This far away from chemo, and my legs can barely carry me. I bent down to get laundry out of the washer, and it took more than one try, and everything I had to stand again.
This is so not good. I so did not want that last treatment. Things like this tell me why. This, and the rashes I've had. This, and my hands getting all red and blotchy and itchy. This, and my stomach never being Ok. This, and waking up most days with my eyes glued shut. This, and barely being functional.
Yesterday, yet another person tells me I can do stuff, despite how I feel. So frustrating when people think they know things they really have no clue about.
Do I want to be like this? Hardly. And when I can do things, I do. And when I can't, there is nothing more frustrating. NOTHING.
This same person tells me that I need to get on my knees to God. Candles need to be lit, an hour needs to be spent, and I need to tell God what I will do for Him, if he answers my prayer, and I am well.
Nope. Nope. Nope. I say. I am at a point in my life that I refuse to believe that if something does not happen it is because I have not in some way done it "right."
If there is a God (how does anyone really know if S/He exists?), then God and I have "spoken" many times. I have cried, asked for help, begged, asked for understanding more than once. If there is a God, God knows my heart. God knows what I would do for others, if I could.
As soon as I was declared cancer free I was "out there" trying to see what I could so for others. My blog speaks to me wanting support and understanding for people dealing with all kinds of issues.
If there is a God, I have a hard time believing that S/He has egoic reactions to things. People believe God is much like humans. Demanding. Revengeful. Needs things done its way. Do things "my" way and be rewarded. Acknowledge me. Acknowledge my power. If you don't, you'll be sorry.
If there is a God, and God loves us, I would think it an unconditional love. I would think God would understand that we are learning and growing at all times, and won't always do things just one way.
Is a parent who loves their child only going to love their child only if certain conditions are met? For some, that is definitely the case, but for others the love is unconditional, and the child will learn how best to be themselves in the world with the support of their parents. And it could look any number of ways - not just one.

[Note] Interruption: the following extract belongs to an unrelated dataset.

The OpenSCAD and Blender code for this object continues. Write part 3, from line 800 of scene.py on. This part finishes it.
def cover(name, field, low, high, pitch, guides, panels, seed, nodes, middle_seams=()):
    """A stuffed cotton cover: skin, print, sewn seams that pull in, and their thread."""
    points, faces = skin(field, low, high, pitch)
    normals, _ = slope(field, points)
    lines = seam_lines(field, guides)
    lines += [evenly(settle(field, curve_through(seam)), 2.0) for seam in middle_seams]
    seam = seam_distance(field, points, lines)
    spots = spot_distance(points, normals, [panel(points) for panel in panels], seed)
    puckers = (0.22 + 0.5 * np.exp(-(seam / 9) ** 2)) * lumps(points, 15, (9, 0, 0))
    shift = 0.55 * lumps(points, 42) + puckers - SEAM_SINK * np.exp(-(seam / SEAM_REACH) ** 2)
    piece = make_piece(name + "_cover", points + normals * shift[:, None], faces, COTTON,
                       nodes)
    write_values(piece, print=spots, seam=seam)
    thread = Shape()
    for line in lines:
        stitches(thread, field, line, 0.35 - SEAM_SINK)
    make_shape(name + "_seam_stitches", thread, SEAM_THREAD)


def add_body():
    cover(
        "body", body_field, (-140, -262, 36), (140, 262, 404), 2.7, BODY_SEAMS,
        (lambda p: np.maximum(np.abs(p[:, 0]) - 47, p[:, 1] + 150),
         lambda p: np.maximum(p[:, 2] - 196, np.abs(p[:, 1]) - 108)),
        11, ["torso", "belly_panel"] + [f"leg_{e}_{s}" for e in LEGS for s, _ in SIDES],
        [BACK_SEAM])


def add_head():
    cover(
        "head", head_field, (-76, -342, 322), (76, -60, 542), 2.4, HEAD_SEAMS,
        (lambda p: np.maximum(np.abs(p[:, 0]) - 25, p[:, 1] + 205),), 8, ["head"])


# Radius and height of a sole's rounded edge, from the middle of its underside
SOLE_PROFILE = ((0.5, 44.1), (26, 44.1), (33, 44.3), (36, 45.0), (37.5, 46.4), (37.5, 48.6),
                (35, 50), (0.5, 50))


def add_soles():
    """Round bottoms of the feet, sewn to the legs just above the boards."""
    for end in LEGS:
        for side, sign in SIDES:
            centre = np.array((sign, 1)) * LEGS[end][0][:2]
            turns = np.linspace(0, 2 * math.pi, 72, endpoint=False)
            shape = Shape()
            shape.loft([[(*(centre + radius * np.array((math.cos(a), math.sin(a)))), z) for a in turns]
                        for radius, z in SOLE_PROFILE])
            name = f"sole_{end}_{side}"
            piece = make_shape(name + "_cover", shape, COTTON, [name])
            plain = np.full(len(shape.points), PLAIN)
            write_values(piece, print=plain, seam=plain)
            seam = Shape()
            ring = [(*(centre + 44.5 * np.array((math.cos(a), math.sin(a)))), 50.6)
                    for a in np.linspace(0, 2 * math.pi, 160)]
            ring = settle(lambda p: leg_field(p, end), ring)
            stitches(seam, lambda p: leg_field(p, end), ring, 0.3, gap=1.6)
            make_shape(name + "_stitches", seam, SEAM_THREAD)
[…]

When love is at the core of things, there are unspoken truths and understanding. Not everything needs to be said, or will be spoken. The hearts of those who love each other speak their own language.
If God exists, God knows all about me. God knows my soul's desires and purpose. God knows what I want. If God exists, and it is up to God whether I live or die, I have a hard time believing God will say, "Since you did not do this, this, and that, and because you didn't do this thing that way, your time is up."

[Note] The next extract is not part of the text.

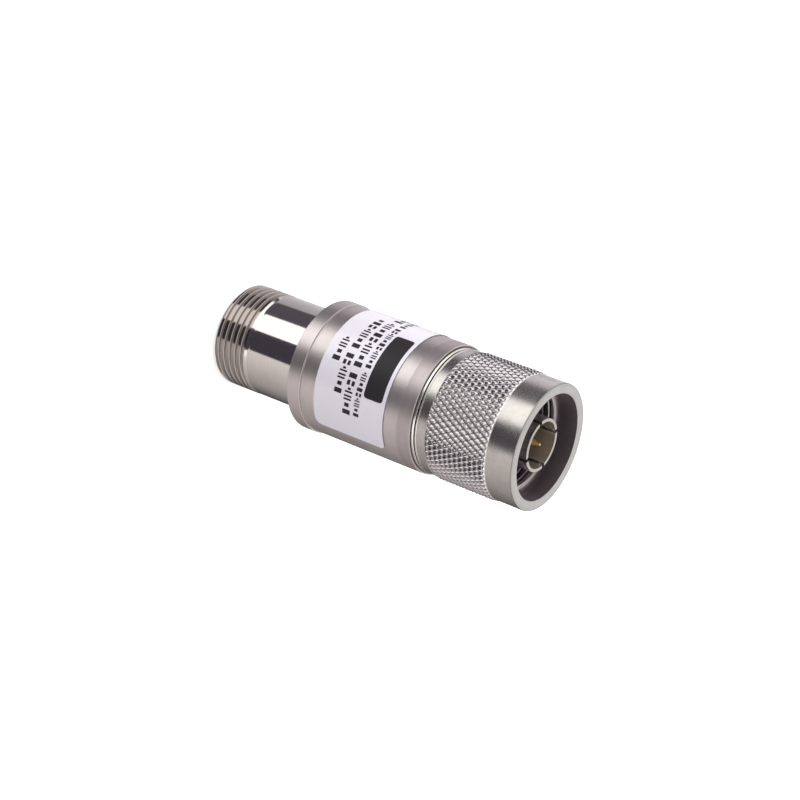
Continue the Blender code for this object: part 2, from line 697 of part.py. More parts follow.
def skin_knurl(bm, rings):
    """Split each cell of the knurl along the groove that joins its two low corners."""
    for row in range(len(rings) - 1):
        lower = rings[row]
        upper = rings[row + 1]
        count = len(lower)
        for index in range(count):
            after = (index + 1) % count
            a, b, c, d = lower[index], lower[after], upper[after], upper[index]
            if (index + row) % 2:
                bm.faces.new((a, b, c))
                bm.faces.new((a, c, d))
            else:
                bm.faces.new((a, b, d))
                bm.faces.new((b, c, d))


def fill_end(bm, outer, inner):
    """Close the flat ring between an outer and an inner circle of points."""
    edges = []
    for ring in (outer, inner):
        for index, vertex in enumerate(ring):
            edges.append(bm.edges.get((vertex, ring[(index + 1) % len(ring)])))
    bmesh.ops.triangle_fill(bm, use_beauty=True, edges=edges)


def make_coupling_nut():
    """The knurled nut, with its rear wall, ring groove, thread bore and plain mouth."""
    columns = 2 * KNURL_STARTS
    knurl_bottom = NUT_BOTTOM + NUT_REAR_RIM
    knurl_top = NUT_TOP - NUT_FRONT_BAND
    bm = bmesh.new()
    outside = [
        ring_of_points(bm, NUT_RADIUS - NUT_EDGE, NUT_BOTTOM, columns),
        ring_of_points(bm, NUT_RADIUS, NUT_BOTTOM + NUT_EDGE, columns),
        ring_of_points(bm, NUT_RADIUS, knurl_bottom, columns),
    ]
    knurl = knurl_rings(bm, knurl_bottom + KNURL_END_BEVEL, knurl_top - KNURL_END_BEVEL, columns)
    front = [
        ring_of_points(bm, NUT_RADIUS, knurl_top, columns),
        ring_of_points(bm, NUT_RADIUS, NUT_TOP - NUT_EDGE, columns),
        ring_of_points(bm, NUT_RADIUS - NUT_EDGE, NUT_TOP, columns),
    ]
    for lower, upper in zip(outside[:-1], outside[1:]):
        skin_rings(bm, lower, upper)
    skin_rings(bm, outside[-1], knurl[0])
    skin_knurl(bm, knurl)
    skin_rings(bm, knurl[-1], front[0])
    for lower, upper in zip(front[:-1], front[1:]):
        skin_rings(bm, lower, upper)

    wall_top = RING_BOTTOM - RING_SIDE_GAP
    groove_top = RING_TOP + RING_SIDE_GAP
    land_top = groove_top + NUT_LAND_LENGTH
    relief_top = land_top + NUT_RELIEF_LENGTH
    thread_top = NUT_TOP - NUT_MOUTH_DEPTH
    bore_radius = JOURNAL_RADIUS + RUNNING_GAP
    groove_radius = RING_RADIUS + RUNNING_GAP
    land_radius = JOURNAL_RADIUS + NUT_LAND_GAP
    mouth_step = NUT_MOUTH_RADIUS - NUT_THREAD_RADIUS
    bore = [
        (bore_radius, NUT_BOTTOM),
        (bore_radius, wall_top),
        (groove_radius, wall_top),
        (groove_radius, groove_top),
        (land_radius, groove_top),
        (land_radius, land_top),
        (NUT_RELIEF_RADIUS, land_top),
        (NUT_RELIEF_RADIUS, relief_top),
        (NUT_THREAD_RADIUS, relief_top),
        (NUT_THREAD_RADIUS, thread_top - mouth_step),
        (NUT_MOUTH_RADIUS, thread_top),
        (NUT_MOUTH_RADIUS, NUT_TOP),
    ]
    inside = [ring_of_points(bm, radius, height, SHELL_STEPS) for radius, height in bore]
    for lower, upper in zip(inside[:-1], inside[1:]):
        skin_rings(bm, upper, lower)
    fill_end(bm, outside[0], inside[0])
    fill_end(bm, front[-1], inside[-1])
    bmesh.ops.recalc_face_normals(bm, faces=bm.faces)
    mesh = bpy.data.meshes.new("coupling_nut")
    bm.to_mesh(mesh)
    bm.free()
    pivot = bpy.data.objects.new("nut_spin_axis", None)
    pivot.location = (0.0, 0.0, NUT_BOTTOM)
    PARTS.objects.link(pivot)
    mesh.transform(pivot.matrix_basis.inverted())
    add_piece("coupling_nut", mesh, NICKEL, parent=pivot)


def label_half_width(half, distance):
    """Half width of the label at a distance from its nearer end, with a round corner."""
    if distance >= LABEL_CORNER:
        return half
    inset = LABEL_CORNER - distance
    return half - LABEL_CORNER + math.sqrt(LABEL_CORNER ** 2 - inset ** 2)


def label_columns():
    """Distances along the label where it has a column of points, closer at the corners."""
    length = LABEL_WRAP_ANGLE * HOUSING_RADIUS
    corner = []
    for index in range(LABEL_CORNER_STEPS):
        corner.append(LABEL_CORNER * (1 - math.cos(index / LABEL_CORNER_STEPS * math.pi / 2)))
    straight = length - 2 * LABEL_CORNER
    middle = [LABEL_CORNER + straight * index / LABEL_STEPS for index in range(LABEL_STEPS + 1)]
    ending = [length - distance for distance in reversed(corner)]
    return corner + middle + ending, length


def make_label():
    """The thin label, wrapped part of the way round the housing."""
    radius = HOUSING_RADIUS + LABEL_GLUE_GAP
    bottom = HOUSING_BOTTOM + LABEL_JACK_MARGIN
    top = HOUSING_TOP - LABEL_PLUG_MARGIN
    centre = (bottom + top) / 2
    columns, length = label_columns()
    bm = bmesh.new()
    pairs = []
    for distance in columns:
        angle = LABEL_START_ANGLE - distance / HOUSING_RADIUS
        half = label_half_width((top - bottom) / 2, min(distance, length - distance))
        x = radius * math.cos(angle)
        y = radius * math.sin(angle)
        pairs.append([bm.verts.new((x, y, centre - half)), bm.verts.new((x, y, centre + half))])
    for first, second in zip(pairs[:-1], pairs[1:]):
        bm.faces.new((second[0], first[0], first[1], second[1]))
    mesh = bpy.data.meshes.new("label")
    bm.to_mesh(mesh)
    bm.free()
    sheet = bpy.data.objects.new("label_sheet", mesh)
    PARTS.objects.link(sheet)
    thicken = sheet.modifiers.new("Thickness", "SOLIDIFY")
    thicken.thickness = LABEL_THICKNESS
    thicken.offset = 1.0
    solid = evaluated_mesh(sheet)
    bpy.data.objects.remove(sheet, do_unlink=True)
    add_piece("label", solid, LABEL_WHITE)


def main():
    """Build every piece from the jack to the plug."""
    make_housing()
    make_jack_shell()
    make_plug_shell()
    make_seals()
    make_insulator("jack_insulator", JACK_INSULATOR_BOTTOM)
    make_insulator("plug_insulator", PLUG_INSULATOR_BOTTOM)
    make_line_sleeves()
    make_wave_spring()
    make_pad()
    make_jack_center_contact()
    make_plug_center_pin()
    make_plug_outer_contact()
    make_plug_gasket()
    make_retaining_ring()
    make_coupling_nut()
    make_label()


clear_scene()
PARTS = new_collection("rf_attenuator")
CUTTERS = new_collection("cutters")
main()
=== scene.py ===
"""Looks of the coaxial attenuator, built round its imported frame.

Lengths are in metres. The axis of the body is Z, the jack's end face lies at Z = 0 and the plug
points up. Angles go round Z from +X, in degrees, and -90 faces the camera. A turned piece is an
outline of (radius, height, corner size) points, listed up its outer side and down its bore.
"""

import json
import math

import bpy
import numpy as np
from mathutils import Matrix, Quaternion, Vector


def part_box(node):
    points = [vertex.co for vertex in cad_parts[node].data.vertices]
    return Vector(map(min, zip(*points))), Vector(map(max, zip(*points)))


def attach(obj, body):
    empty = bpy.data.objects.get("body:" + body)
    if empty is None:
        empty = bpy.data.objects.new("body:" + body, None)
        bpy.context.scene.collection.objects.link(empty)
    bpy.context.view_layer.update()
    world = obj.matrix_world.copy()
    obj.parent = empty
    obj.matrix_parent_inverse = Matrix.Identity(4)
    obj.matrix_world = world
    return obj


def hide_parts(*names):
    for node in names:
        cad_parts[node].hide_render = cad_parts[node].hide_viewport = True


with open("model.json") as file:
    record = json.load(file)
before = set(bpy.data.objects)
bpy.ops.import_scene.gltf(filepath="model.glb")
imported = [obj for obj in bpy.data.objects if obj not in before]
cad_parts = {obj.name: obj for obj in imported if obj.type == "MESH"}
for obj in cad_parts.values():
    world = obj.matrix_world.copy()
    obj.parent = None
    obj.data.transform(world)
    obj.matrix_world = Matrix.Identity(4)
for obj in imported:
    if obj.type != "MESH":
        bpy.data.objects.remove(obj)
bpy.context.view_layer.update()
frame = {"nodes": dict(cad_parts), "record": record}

MM = 0.001

# Camera
CAMERA_PLACE = Vector((0.0, -0.23694, 0.16866))
CAMERA_AIM = Vector((0.00115, 0.0, 0.03014))
CAMERA_ROLL = 110.9
CAMERA_LENS = 83.93
CAMERA_SENSOR = 36.0

# Usual size of a rounded corner, and the points along one, its first and last included
EDGE = 0.05 * MM
CORNER_POINTS = 4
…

My friend said my "if" talk made me sound like an atheist. I told him I did not need the things I said to be used to label me.

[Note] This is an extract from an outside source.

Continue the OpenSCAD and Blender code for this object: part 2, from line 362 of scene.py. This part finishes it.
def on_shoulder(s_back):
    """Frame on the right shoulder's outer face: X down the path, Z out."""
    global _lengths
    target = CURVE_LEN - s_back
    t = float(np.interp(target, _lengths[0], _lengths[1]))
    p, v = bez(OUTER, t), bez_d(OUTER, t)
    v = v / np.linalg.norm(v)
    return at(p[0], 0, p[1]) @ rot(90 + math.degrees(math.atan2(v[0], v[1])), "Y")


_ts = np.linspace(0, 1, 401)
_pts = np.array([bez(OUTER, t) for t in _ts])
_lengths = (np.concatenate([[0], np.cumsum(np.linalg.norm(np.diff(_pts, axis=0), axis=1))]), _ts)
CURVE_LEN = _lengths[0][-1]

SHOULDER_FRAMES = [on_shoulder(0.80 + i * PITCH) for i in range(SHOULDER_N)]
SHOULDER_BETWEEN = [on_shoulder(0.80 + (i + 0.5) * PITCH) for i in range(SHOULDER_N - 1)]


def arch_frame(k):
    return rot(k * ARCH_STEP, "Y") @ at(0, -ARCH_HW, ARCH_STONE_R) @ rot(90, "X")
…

Do I absolutely believe there is a God? Apparently not. But do I absolutely believe there isn't one? No.
However, I do think we sometimes put casual relationships where there aren't necessarily any. In some cases, we may even attribute something to a wrong cause, and yet feel we could not be any more right.
Is God the cause of everything? If so, God could also make us a cause of our own life. Maybe that good thing that happened was because of what we created. Maybe we are meant to take credit for it.
If everything was as much about God as some people think, then why are we here? What is the point if it is only about God? God doesn't need us.
I am sure there are some reading this who have answers to these questions, and to you they make perfect sense. I do not share these thoughts to convince anyone of anything. I do not share them to get into some kind of debate.
I often do not have open "God" conversations because they often become religious debates in which neither side will win over the other. One argues "apple," the other "kumquat" and there rarely is a workable middle ground. It winds up being a head-butting exercise that isn't very helpful at all.
I share these thoughts because it is what I think about. It is what I deal with. It is what I question. I share them because it is my journey. I do not share them to be convinced of anything.
Funny this "convincing thing." My friend calls me stubborn because I am uninterested in doing what he suggests. When one uses "stubborn" with a person, the implication is that the person is in the wring somehow.
I have spent a lot of my life questioning myself. Could someone else, or something else, be more right than me, and where I am, and what I believe?
There are times I "gave in." There are times I tried something that wasn't "mine," and it did not seem to be a good thing in any way. Many times it just wound up compromising me.
I do not stand where I do now just to be stubborn. I am a lot less reactive than that. I just know emphatically what works and what doesn't, and what feels right, and what doesn't, and I have become unwilling to compromise.
I do not let the label "stubborn" to manipulate me into going against myself. Calling someone stubborn is such a great tool of manipulation, isn't it? Well. At least, in my case, it used to be.
I do not know what THE answers are to anything. The best I got is my ability to be in touch with how I am feeling, and respect it. Along the way, I would also hope that meant I would respect where others are in their journey. And if something different worked for them, then it doesn't mean either one of us was wrong. There could just be more than one version of "right."